The loss (left) and accuracy (right) graphs of both the discriminator and the generator using training. The whole network was trained for 20.000 iterations.

The loss (left) and accuracy (right) graphs of both the discriminator and the generator using training. The whole network was trained for 20.000 iterations.

By applying the generator during training on the same noise vector we can visualize how the generator trains. Below is a movie of the generator output at every 100 iterations:

Wrapping up

In this post we looked at an easy way to start with generating RGB images with GANs. This was meant as a small step-up from generating monochrome images. In the image below real and fake images are combined:

Both real and fake digits combined in the same image. Red outlined digits are generated by the adversarial network.

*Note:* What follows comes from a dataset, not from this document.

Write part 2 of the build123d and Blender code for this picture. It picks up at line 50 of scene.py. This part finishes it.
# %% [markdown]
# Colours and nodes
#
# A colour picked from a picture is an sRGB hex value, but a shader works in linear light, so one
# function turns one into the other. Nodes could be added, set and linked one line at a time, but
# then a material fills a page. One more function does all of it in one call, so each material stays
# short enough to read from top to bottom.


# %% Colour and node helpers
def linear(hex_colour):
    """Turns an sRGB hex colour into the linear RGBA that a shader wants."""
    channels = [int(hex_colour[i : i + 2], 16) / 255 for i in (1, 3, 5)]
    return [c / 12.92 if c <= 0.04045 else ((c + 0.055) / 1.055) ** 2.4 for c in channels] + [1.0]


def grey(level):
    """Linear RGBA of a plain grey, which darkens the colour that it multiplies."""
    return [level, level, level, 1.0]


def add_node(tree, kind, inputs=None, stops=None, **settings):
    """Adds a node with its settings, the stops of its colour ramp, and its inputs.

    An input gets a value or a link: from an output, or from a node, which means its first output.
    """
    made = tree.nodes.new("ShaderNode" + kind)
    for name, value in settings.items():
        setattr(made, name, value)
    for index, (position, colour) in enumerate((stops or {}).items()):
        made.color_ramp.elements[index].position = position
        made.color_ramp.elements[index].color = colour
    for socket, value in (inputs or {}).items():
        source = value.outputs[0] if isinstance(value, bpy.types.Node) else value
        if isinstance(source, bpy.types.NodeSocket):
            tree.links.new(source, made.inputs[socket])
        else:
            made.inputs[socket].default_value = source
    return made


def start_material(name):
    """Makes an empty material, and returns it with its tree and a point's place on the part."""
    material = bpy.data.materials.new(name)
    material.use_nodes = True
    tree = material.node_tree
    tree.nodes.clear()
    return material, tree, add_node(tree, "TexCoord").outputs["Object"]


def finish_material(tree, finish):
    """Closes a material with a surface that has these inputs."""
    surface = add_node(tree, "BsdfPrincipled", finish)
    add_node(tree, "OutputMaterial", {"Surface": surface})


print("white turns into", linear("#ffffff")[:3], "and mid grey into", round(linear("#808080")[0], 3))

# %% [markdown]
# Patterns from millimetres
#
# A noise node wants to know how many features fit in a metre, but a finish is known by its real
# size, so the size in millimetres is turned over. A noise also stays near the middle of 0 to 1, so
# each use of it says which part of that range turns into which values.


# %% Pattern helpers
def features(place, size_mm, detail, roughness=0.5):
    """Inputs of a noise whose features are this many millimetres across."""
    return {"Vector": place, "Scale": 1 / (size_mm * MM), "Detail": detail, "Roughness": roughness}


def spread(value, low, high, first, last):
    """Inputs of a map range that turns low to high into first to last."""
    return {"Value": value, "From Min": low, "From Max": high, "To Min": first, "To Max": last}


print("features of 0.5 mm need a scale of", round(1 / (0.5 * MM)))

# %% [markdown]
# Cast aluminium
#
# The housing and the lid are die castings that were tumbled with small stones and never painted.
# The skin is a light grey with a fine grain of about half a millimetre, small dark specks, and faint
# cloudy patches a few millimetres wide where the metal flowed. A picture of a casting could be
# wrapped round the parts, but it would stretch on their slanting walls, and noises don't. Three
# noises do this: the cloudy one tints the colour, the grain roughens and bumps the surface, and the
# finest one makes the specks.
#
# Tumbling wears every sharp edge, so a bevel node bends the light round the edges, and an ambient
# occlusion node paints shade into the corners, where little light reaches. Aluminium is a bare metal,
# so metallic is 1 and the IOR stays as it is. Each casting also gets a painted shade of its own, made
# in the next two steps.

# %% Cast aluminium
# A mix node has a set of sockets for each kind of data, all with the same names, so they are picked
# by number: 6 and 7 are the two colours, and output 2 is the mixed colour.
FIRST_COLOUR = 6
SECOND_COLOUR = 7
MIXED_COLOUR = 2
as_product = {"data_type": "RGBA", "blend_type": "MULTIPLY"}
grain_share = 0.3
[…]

Both real and fake digits combined in the same image. Red outlined digits are generated by the adversarial network.

The generated images are not as good as in the black-and-white example, this is mainly caused by the difficult training set. With this new dataset the generator must not only generate digits but als a valid background (which is retrieved from a real image). With more training or some special techniques you can probably improve these generated images. But, as this was a way of getting used to RGB images with GANs I was very pleased with the results. Please let me know (in the comments below) if you have any nice results or ideas to improve the generated images. I would gladly hear your thoughts!

The full source code of this post is available as a Jupyter notebook and can be found in my deep learning resource repository.

Playing around with the noise vector shows that it encodes both the digits as the background.

Playing around with the noise vector shows that it encodes both the digits as the background.